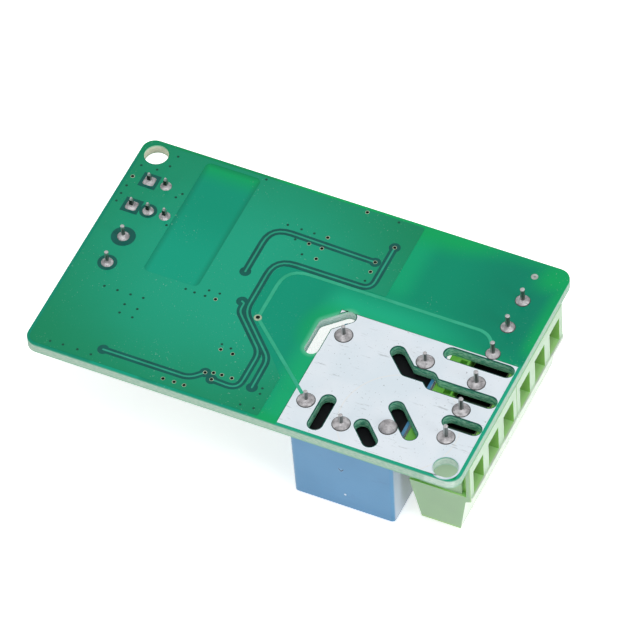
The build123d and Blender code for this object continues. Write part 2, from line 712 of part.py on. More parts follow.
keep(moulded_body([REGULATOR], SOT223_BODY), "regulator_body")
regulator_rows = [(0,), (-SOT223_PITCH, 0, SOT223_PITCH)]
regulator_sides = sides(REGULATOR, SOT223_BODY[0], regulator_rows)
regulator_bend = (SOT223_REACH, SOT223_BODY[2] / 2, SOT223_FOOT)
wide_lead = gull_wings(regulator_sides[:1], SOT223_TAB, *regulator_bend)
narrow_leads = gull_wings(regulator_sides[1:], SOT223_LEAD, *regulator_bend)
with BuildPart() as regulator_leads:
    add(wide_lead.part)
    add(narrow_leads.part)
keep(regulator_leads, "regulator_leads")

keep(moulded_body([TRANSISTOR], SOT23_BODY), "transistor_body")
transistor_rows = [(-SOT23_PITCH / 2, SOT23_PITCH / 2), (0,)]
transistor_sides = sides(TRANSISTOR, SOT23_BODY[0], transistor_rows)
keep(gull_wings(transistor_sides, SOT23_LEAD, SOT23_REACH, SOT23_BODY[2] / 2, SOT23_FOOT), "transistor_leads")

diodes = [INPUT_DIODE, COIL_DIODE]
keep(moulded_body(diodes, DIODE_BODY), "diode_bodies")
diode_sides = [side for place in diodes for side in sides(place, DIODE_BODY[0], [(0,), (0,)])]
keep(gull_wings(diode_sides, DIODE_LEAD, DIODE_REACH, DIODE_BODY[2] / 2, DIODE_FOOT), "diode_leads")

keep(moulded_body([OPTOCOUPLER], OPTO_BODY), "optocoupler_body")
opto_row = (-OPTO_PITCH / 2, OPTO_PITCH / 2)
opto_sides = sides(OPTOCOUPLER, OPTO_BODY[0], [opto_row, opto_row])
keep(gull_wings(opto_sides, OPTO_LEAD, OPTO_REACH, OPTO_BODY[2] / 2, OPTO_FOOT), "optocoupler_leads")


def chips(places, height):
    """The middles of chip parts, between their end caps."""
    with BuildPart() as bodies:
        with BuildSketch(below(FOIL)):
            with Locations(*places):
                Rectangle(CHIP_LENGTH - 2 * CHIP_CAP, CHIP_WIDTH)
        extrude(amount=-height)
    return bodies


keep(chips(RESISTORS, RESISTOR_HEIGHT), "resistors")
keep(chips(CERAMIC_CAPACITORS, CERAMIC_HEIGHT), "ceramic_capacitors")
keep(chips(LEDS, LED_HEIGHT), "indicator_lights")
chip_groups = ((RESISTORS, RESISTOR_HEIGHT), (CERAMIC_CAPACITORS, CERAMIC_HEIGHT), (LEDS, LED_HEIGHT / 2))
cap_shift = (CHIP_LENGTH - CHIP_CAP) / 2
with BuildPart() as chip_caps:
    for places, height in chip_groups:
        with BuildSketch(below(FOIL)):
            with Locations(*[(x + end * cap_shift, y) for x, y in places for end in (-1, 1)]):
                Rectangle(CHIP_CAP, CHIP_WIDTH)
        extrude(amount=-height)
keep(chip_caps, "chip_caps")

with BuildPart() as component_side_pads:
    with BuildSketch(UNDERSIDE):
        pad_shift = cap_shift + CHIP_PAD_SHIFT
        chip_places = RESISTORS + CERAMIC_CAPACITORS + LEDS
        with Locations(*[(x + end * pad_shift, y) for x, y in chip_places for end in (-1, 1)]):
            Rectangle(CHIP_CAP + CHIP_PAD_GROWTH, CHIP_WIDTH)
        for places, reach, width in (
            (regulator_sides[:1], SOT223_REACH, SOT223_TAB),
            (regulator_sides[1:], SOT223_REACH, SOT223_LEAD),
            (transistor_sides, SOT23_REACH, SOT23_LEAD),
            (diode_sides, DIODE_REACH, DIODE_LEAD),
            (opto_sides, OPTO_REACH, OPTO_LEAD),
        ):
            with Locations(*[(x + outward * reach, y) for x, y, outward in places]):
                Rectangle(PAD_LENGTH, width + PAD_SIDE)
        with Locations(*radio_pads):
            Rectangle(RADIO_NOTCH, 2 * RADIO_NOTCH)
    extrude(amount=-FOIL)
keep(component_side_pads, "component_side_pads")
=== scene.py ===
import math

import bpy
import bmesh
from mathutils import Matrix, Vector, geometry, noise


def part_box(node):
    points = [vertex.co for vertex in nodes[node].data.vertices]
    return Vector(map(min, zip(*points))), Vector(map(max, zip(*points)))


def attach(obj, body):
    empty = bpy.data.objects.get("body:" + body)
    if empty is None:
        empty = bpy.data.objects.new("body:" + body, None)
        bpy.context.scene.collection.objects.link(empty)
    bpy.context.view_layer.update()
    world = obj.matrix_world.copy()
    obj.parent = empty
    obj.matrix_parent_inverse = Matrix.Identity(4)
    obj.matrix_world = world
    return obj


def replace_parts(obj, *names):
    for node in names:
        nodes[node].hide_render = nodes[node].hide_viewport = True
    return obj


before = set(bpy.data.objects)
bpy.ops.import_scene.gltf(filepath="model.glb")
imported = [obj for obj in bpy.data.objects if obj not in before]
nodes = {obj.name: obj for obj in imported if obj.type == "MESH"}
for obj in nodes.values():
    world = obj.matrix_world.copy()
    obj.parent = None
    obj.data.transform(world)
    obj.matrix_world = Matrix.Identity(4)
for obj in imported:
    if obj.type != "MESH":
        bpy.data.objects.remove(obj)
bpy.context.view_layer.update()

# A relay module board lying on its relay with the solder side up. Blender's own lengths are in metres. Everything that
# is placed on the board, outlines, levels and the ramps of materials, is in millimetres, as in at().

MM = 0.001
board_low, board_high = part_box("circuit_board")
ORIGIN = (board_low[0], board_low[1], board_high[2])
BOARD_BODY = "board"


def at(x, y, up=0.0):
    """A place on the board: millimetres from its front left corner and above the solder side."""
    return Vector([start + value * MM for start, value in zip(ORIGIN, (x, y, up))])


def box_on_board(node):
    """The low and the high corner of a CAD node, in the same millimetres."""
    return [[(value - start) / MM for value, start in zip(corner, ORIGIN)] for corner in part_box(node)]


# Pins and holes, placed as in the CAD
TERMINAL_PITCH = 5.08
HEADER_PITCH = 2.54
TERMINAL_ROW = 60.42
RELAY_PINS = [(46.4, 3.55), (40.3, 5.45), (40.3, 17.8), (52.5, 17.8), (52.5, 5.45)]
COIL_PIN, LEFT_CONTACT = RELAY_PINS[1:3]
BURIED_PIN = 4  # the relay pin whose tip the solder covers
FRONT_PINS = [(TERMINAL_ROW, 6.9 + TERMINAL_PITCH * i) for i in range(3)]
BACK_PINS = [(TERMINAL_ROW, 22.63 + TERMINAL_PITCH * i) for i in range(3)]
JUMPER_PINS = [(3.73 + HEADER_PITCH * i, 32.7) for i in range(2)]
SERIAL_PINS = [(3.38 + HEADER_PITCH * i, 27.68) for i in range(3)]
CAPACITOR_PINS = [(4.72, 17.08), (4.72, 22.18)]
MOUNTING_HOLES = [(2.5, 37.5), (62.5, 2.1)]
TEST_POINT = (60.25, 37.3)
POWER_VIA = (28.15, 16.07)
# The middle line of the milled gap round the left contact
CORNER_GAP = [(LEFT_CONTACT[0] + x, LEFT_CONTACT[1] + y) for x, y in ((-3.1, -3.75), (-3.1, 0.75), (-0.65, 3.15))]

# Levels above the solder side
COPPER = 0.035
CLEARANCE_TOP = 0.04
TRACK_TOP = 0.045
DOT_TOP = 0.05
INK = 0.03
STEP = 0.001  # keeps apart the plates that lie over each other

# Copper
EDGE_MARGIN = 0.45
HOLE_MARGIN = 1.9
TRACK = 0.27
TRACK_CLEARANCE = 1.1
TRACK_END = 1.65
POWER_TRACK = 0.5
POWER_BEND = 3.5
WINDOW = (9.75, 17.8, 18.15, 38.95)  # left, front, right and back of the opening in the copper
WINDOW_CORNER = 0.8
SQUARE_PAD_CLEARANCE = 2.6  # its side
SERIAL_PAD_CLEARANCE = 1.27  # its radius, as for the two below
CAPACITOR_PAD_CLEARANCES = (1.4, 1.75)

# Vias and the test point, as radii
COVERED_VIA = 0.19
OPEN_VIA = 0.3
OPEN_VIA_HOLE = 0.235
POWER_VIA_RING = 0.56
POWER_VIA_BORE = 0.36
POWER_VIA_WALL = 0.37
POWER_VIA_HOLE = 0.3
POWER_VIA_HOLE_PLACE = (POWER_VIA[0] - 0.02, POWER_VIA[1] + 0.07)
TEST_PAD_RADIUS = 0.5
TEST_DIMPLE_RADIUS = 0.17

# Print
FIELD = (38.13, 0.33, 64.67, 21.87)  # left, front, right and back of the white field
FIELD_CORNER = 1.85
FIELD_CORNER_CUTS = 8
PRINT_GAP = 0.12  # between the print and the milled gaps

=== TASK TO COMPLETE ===
Return the lines from the line with "with Locations(*[(x + end * pad_shift, y)" through the line with "nodes[node].hide_render = nodes[node].hide_viewport", inclusive, exactly as they stand, and nothing else.

=== TASK RESPONSE ===
        with Locations(*[(x + end * pad_shift, y) for x, y in chip_places for end in (-1, 1)]):
            Rectangle(CHIP_CAP + CHIP_PAD_GROWTH, CHIP_WIDTH)
        for places, reach, width in (
            (regulator_sides[:1], SOT223_REACH, SOT223_TAB),
            (regulator_sides[1:], SOT223_REACH, SOT223_LEAD),
            (transistor_sides, SOT23_REACH, SOT23_LEAD),
            (diode_sides, DIODE_REACH, DIODE_LEAD),
            (opto_sides, OPTO_REACH, OPTO_LEAD),
        ):
            with Locations(*[(x + outward * reach, y) for x, y, outward in places]):
                Rectangle(PAD_LENGTH, width + PAD_SIDE)
        with Locations(*radio_pads):
            Rectangle(RADIO_NOTCH, 2 * RADIO_NOTCH)
    extrude(amount=-FOIL)
keep(component_side_pads, "component_side_pads")
=== scene.py ===
import math

import bpy
import bmesh
from mathutils import Matrix, Vector, geometry, noise


def part_box(node):
    points = [vertex.co for vertex in nodes[node].data.vertices]
    return Vector(map(min, zip(*points))), Vector(map(max, zip(*points)))


def attach(obj, body):
    empty = bpy.data.objects.get("body:" + body)
    if empty is None:
        empty = bpy.data.objects.new("body:" + body, None)
        bpy.context.scene.collection.objects.link(empty)
    bpy.context.view_layer.update()
    world = obj.matrix_world.copy()
    obj.parent = empty
    obj.matrix_parent_inverse = Matrix.Identity(4)
    obj.matrix_world = world
    return obj


def replace_parts(obj, *names):
    for node in names:
        nodes[node].hide_render = nodes[node].hide_viewport = True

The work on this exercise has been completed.